Amongst his peers in the NWSL, part of Parsons’ acclaim is tied to his player development. For the coach, it is a point of personal pride. Though he’s won two major honors in his three years in Portland, Parsons takes almost as much pride in talking about the development of players like Hayley Raso, Celeste Boureille and Emily Menges – not to mention U.S. internationals Lindsey Horan, Emily Sonnett and, back to his days with the Washington Spirit, Crystal Dunn. Over five-plus years, Parsons has helped develop some of the most influential players in the NWSL, but in Amsterdam, he was seeing a program which, while incorporating new minds like ten Hag, has almost 50 years of producing stars.

“Watching Ajax was watching a great team with unbelievable talent, and seeing how the first team and the B team are trying to manage the same things we are,” he explained.
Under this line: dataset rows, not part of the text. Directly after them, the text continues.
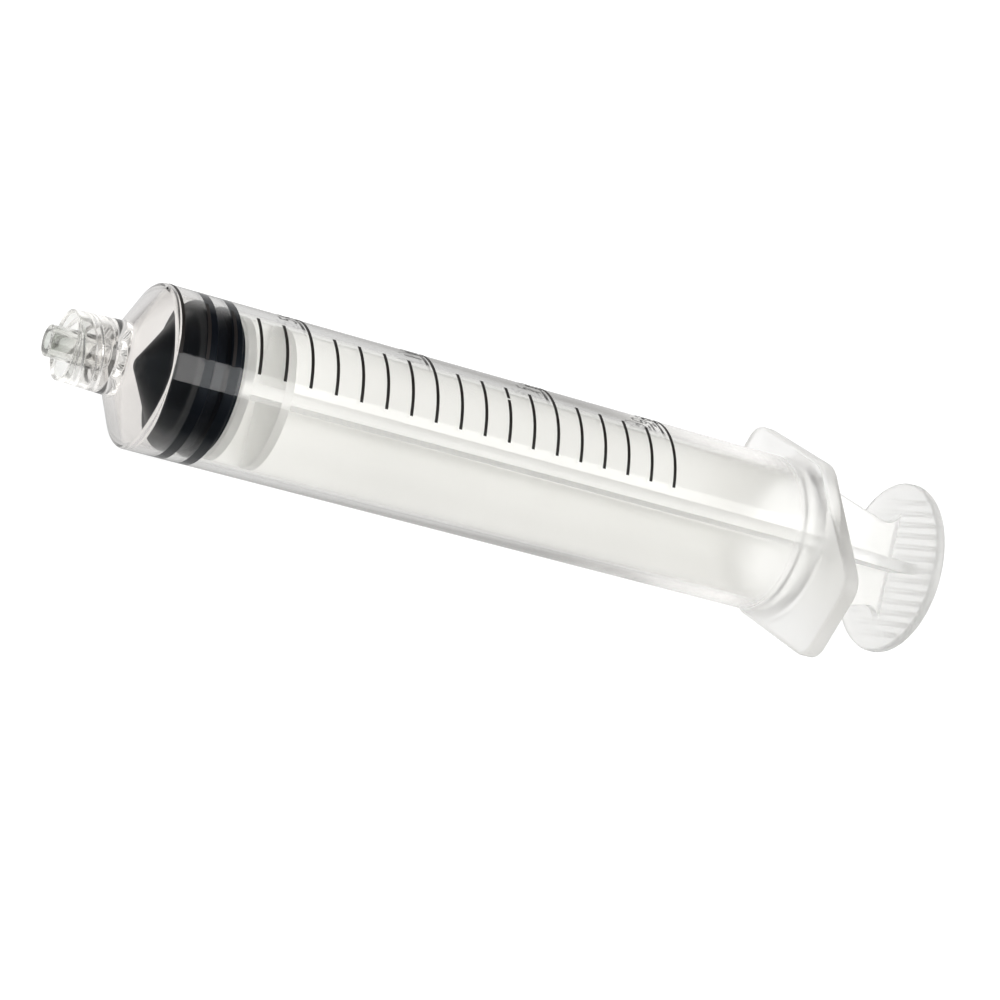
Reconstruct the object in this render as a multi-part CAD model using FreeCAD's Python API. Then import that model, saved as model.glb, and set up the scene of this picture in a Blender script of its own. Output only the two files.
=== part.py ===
# Three-piece 20 ml luer lock syringe, lying on its side.
# Frame: millimetres. The origin is the centre of the luer tip's end face, +X runs along the axis
# towards the thumb press and +Z points up from the surface that the syringe lies on.
import FreeCAD, Part
import math
import os
from FreeCAD import Vector

# Barrel tube and the volume scale, which follows from the bore
nominal_ml = 20
bore_diameter = 19.13
barrel_wall = 0.93
zero_line_x = 13.2
tube_start_x = 12.9
flange_front_x = 105.8

# Luer taper: 6 percent on diameter, as every luer fitting has
luer_tip_diameter = 3.97
luer_taper_per_mm = 0.06
lumen_diameter = 2.1
tip_edge_bevel = 0.2

# Lock collar with its double-start internal thread
collar_front_x = 2.2
collar_floor_x = 7.6
collar_front_diameter = 8.9
collar_base_diameter = 9.5
collar_root_diameter = 8.0
collar_crest_diameter = 7.0
collar_mouth_chamfer = 0.35
thread_starts = 2
thread_lead = 5.0
thread_root_width = 1.1
thread_crest_width = 0.5
thread_mouth_gap = 0.7
thread_bed = 0.15

# Conical shoulder
shoulder_rise = 0.62
shoulder_edge_bevel = 0.4
bore_cone_rise = 0.63
bore_cone_floor_x = 8.1
bore_cone_floor_diameter = 3.2

# Open end: retaining ring, mouth and finger flange
ring_height = 0.25
ring_width = 1.6
ring_to_flange = 0.9
mouth_chamfer = 0.6
flange_thickness = 2.3
flange_length = 38.4
flange_width = 23.56
flange_taper_deg = 18.0
flange_end_corner_radius = 3.0
flange_side_corner_radius = 5.0
flange_edge_bevel = 0.35
flange_flare_radius = 1.9

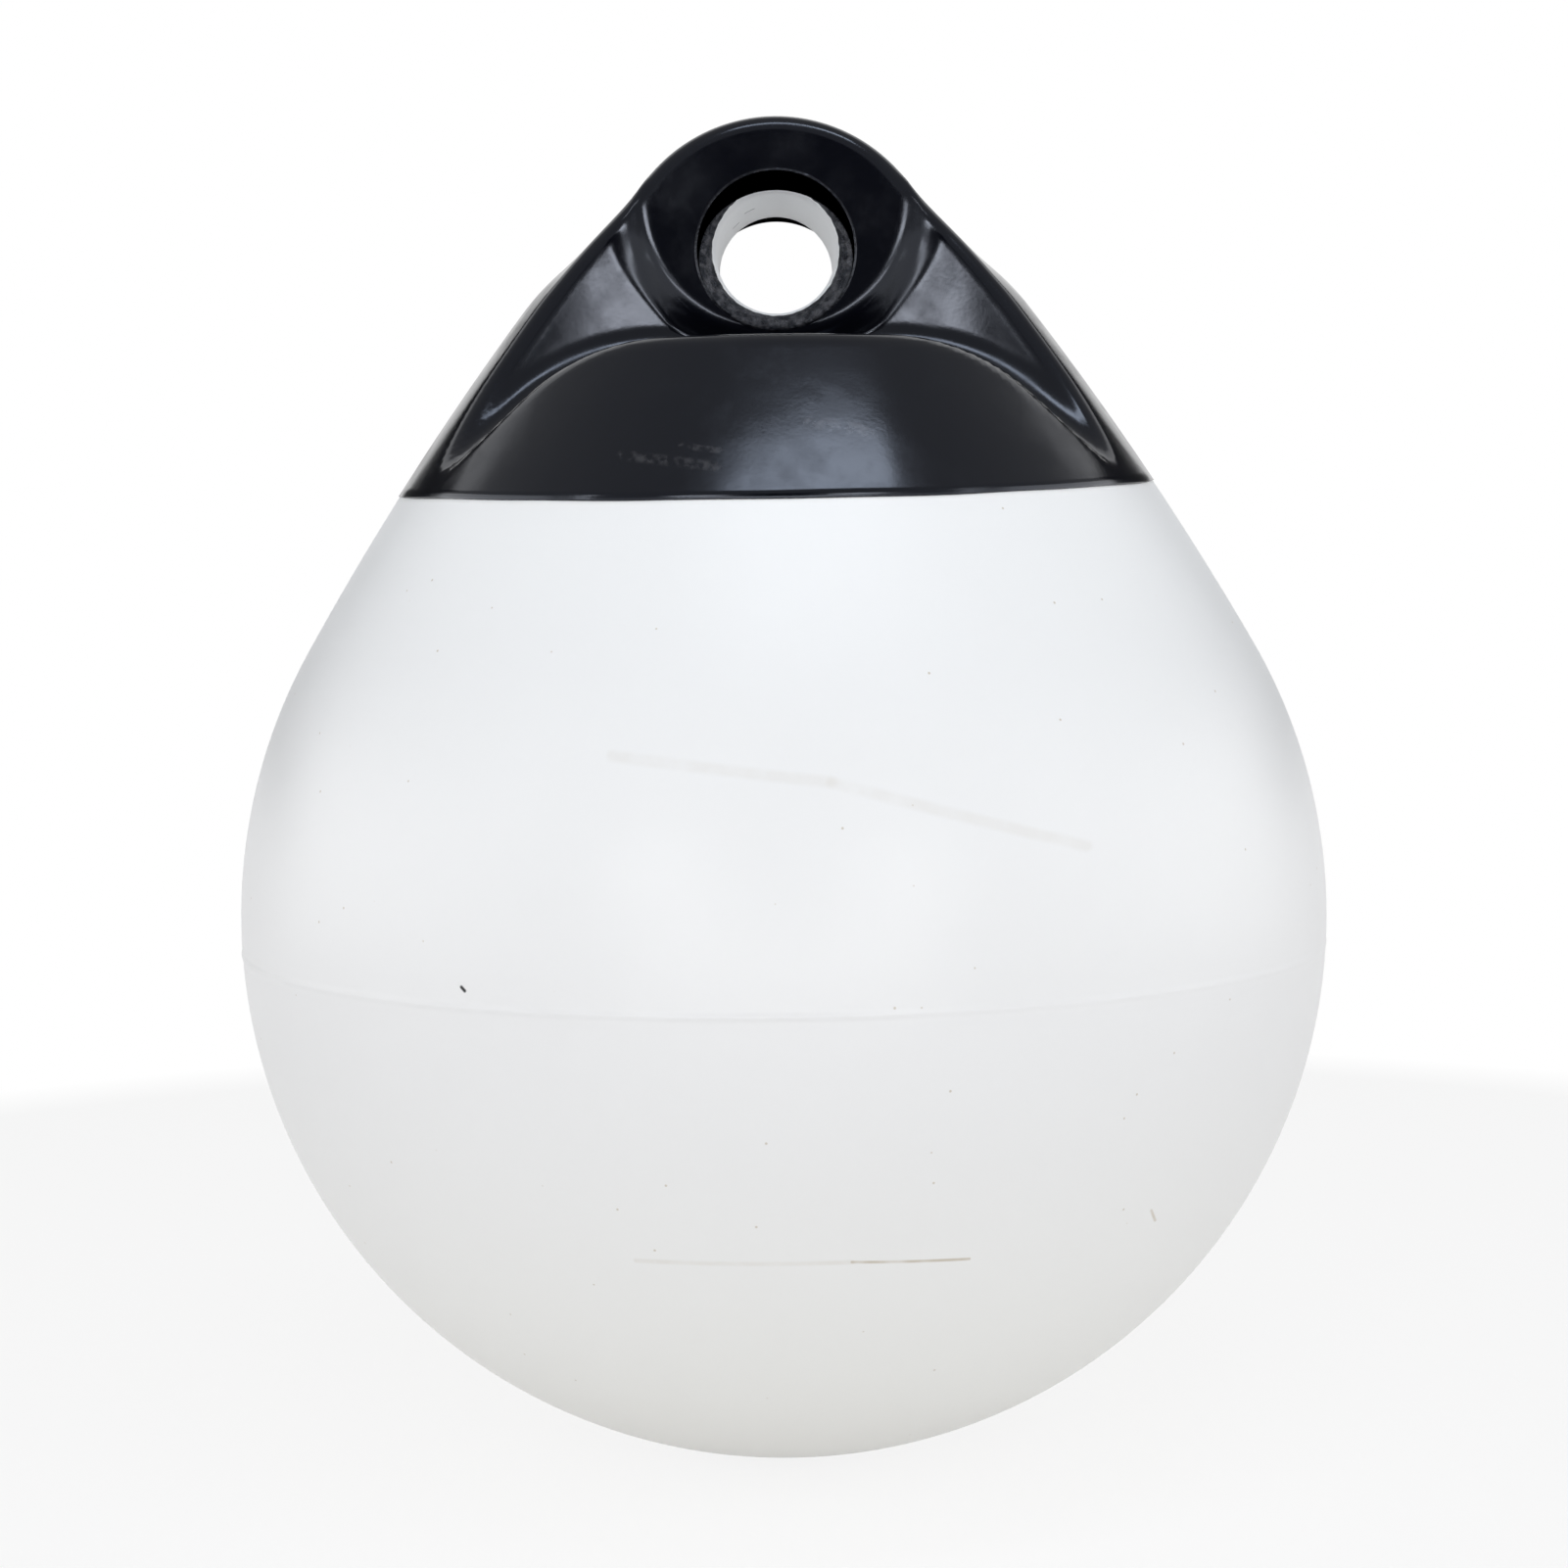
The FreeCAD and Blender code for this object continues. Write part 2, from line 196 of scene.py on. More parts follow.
class FenderStudio(bpy.types.PropertyGroup):
    camera_distance: length("Camera distance", 0.750, "From the camera to the fender's axis")
    camera_drop: length("Camera drop", 0.092, "From the eye down to the camera")
    lens: plain("Lens", 61.41, "Focal length in millimetres on a sensor 36 mm wide")
    pitch: angle("Pitch", 4.01, "How far the camera looks down")
    slide: plain("Slide", 0.0026, "Sideways shift of the frame, in frame widths")
    roll: angle("Roll", 0.7, "Roll that leans the fender to the left")
    air: plain("Air", 0.40, "Strength of the even light from all round")
    aim: point("Aim", (0, 0, -0.15), "Where all lamps point")
    top_place: point("Top place", (0.13, -0.52, 1.0), "Middle of the strip lamp above the front")
    top_size: span("Top size", (0.76, 0.16), "Its width and height")
    top_power: plain("Top lamp", 2.6, "Its power in watts")
    cool: colour("Cool light", (0.84, 0.91, 1.0), "Tint of the top lamp")
    low_place: point("Low place", (0, -1.25, -0.25), "Middle of the long low lamp in front")
    low_size: span("Low size", (1.3, 0.12), "Its width and height")
    low_power: plain("Low lamp", 3.0, "Its power in watts")
    front_place: point("Front place", (0.475, -1.18, 0.085), "Middle of the lamp right of the camera")
    front_size: span("Front size", (0.30, 0.13), "Width and height of each")
    front_power: plain("Front lamps", 1.35, "Power of each in watts")
    strip_place: point("Strip place", (1.10, -0.70, 0.10), "Middle of the narrow lamp at the right")
    strip_size: span("Strip size", (0.07, 0.9), "Width and height of each")
    strip_power: plain("Strip lamps", 1.0, "Power of each in watts")
    side_place: point("Side place", (1.45, 0.05, -0.05), "Middle of the soft lamp at the right")
    side_size: span("Side size", (1.3, 0.8), "Width and height of each")
    side_power: plain("Side lamps", 4.8, "Power of each in watts")
    card_top: length("Card top", 0.60, "Height of the cards' upper edge")
    front_card: span("Front card", (0.28, -1.4), "Right end of the card in front, which stands on the floor")
    back_card_inner: span("Back card's inner end", (0.54, 0.98), "Inner end of the card behind on the right")
    back_card_outer: span("Back card's outer end", (1.15, 0.60), "Its outer end")
    back_card_low: length("Back card's foot", -0.10, "Height of its lower edge")
    paper_half: length("Half paper", 6.0, "Half its width, and from the eye to its front edge")
    wall_place: length("Wall place", 3.5, "From the eye back to the backdrop's wall")
    wall_bend: length("Wall bend", 1.5, "Radius of the bend between floor and wall")
    wall_height: length("Wall height", 6.0, "Height of the backdrop over the floor")
    veil: plain("Veil", 0.85, "How white the near floor looks: 0 lit paper, 1 white")
    near: length("Near floor", 0.36, "Distance to which the floor is plain lit paper")
    beyond: length("Far floor", 0.75, "Distance from which it is plain white")


def settings():
    scene = bpy.context.scene
    return scene.fender_form, scene.fender_coat, scene.fender_valve


def unit(vectors):
    """Vectors divided by their lengths."""
    return vectors / np.maximum(np.linalg.norm(vectors, axis=-1, keepdims=True), 1e-12)


def side_of(values):
    """Signs of the values, with 1 for nought."""
    return np.sign(values) + (values == 0)


def inside_out(solid):
    """All that is outside a solid: its distance and normals turned round."""
    return -solid[0], -solid[1]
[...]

In players like Christine Sinclair, Tobin Heath and Horan, Parsons has his own unbelievable talents, all of whom go through the same processes: “Managing all levels of performance and preparation with the goal of being at their best come game day, but also how you and your staff manage team meetings and individual players.

“It was all part of learning about the great way Erik works, and I am grateful he opened the door to me.”

That – learning – is the bottom line, whether Parsons’ offseason voyages take him to Connecticut, to Holland and Croatia, or whatever distances await next offseason. It’s part of his professional growth, putting himself on a track not unlike the one players like Raso and Horan navigate on the field.

But whereas a player’s growth comes down to how they apply the game, Parsons’ improvement comes from how he melds his ideas with his management, moment-to-moment. At Ajax and UConn, he found others’ ideas, and he saw ways his own can be put to use. In Croatia’s coffee houses, though, a new set of ideas may have been born.